Symbols are objects, characters, figures, or colors used to represent abstract ideas or concepts.


Gallimard directly quotes an image from Puccini’s Madame Butterfly, of a butterfly pierced with a needle. The image makes him question his own treatment of his own private Butterfly, Song. Each time Gallimard calls Song “Butterfly,” he reminds the audience that Song is beautiful but ephemeral and that Gallimard has the power to capture and destroy Song. In the end, Gallimard destroys himself, and Song addresses him as Butterfly. The butterfly symbolizes the fragility of life and love and the cruelty of man.


Song wears a kimono when appearing in the Puccini role of Butterfly. The robe is a symbol of a Japanese woman but also of female sexuality. Helga, Gallimard’s wife, pretends she’s wearing a kimono when she moves to Madame Butterfly music, probably for Gallimard’s benefit. When Gallimard is with Renee and imagining Song, his Butterfly, sad and alone at home, he pictures Song wearing a kimono and crying into its soft sleeves. Song dons a kimono for his reunion with Gallimard in Paris but slips out of it between Acts Two and Three, emerging in a men’s suit. Gallimard wears the last kimono in the play and kills himself in it.


Gallimard’s jail cell has a window, his only view to the outside. A pinup girl appears in this window to perform for Gallimard. The window symbolizes an expansion of viewpoint, but it also serves as a barrier. The pinup girl and the outside world are closed off from Gallimard; he can see both but have neither. The window’s presence only emphasizes his isolation.

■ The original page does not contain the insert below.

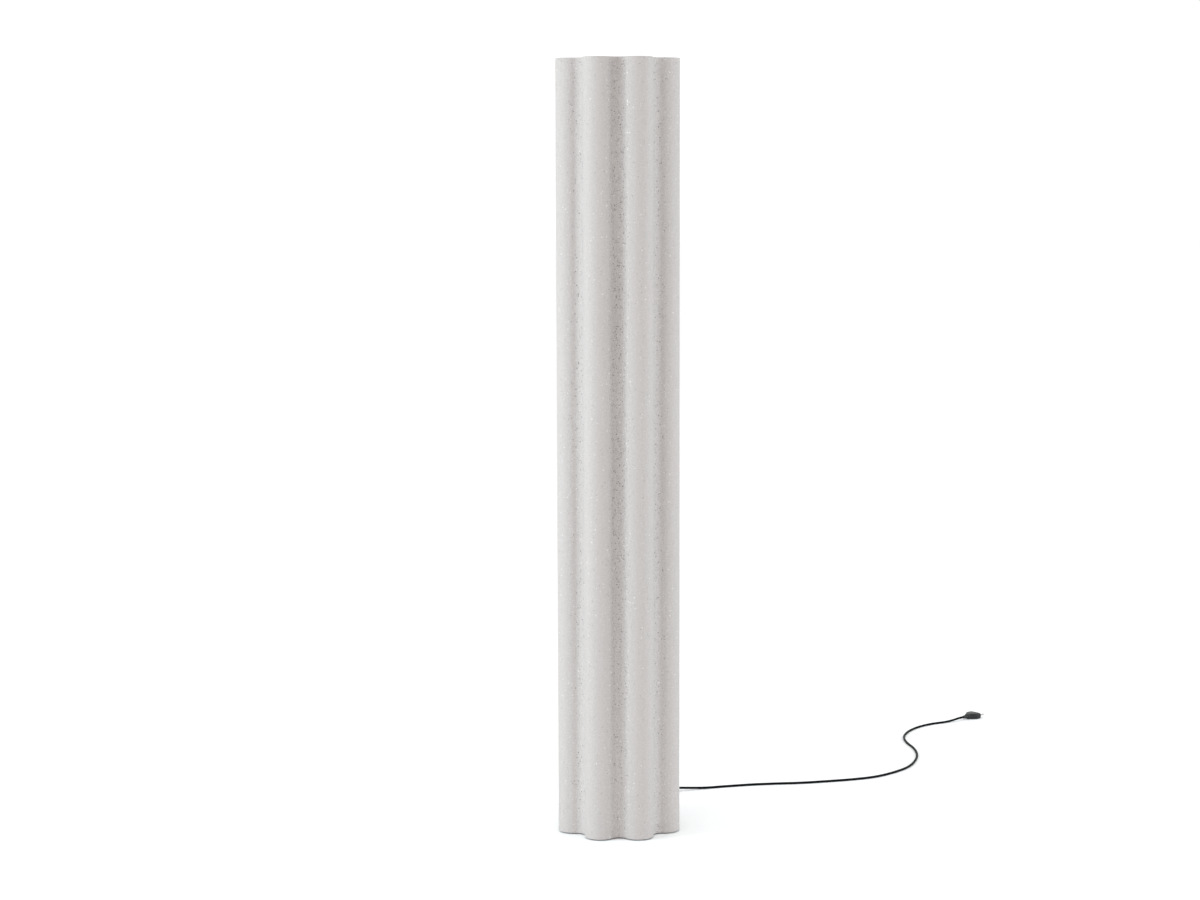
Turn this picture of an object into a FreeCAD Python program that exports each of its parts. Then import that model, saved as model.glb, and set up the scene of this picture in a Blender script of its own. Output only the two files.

The first time Gallimard walks Song home, Song asks Gallimard to be a gentleman and light Song’s cigarette. Gallimard doesn’t smoke, so Song lights the cigarette instead. Song’s cigarette is a symbol of an independent, modern, sophisticated woman. The fact that Song lights the cigarette is a hint that Song is a man. Song’s cigarette appears again as Song observes Gallimard’s suicide. This time, however, Song’s smoking is a defiantly masculine gesture.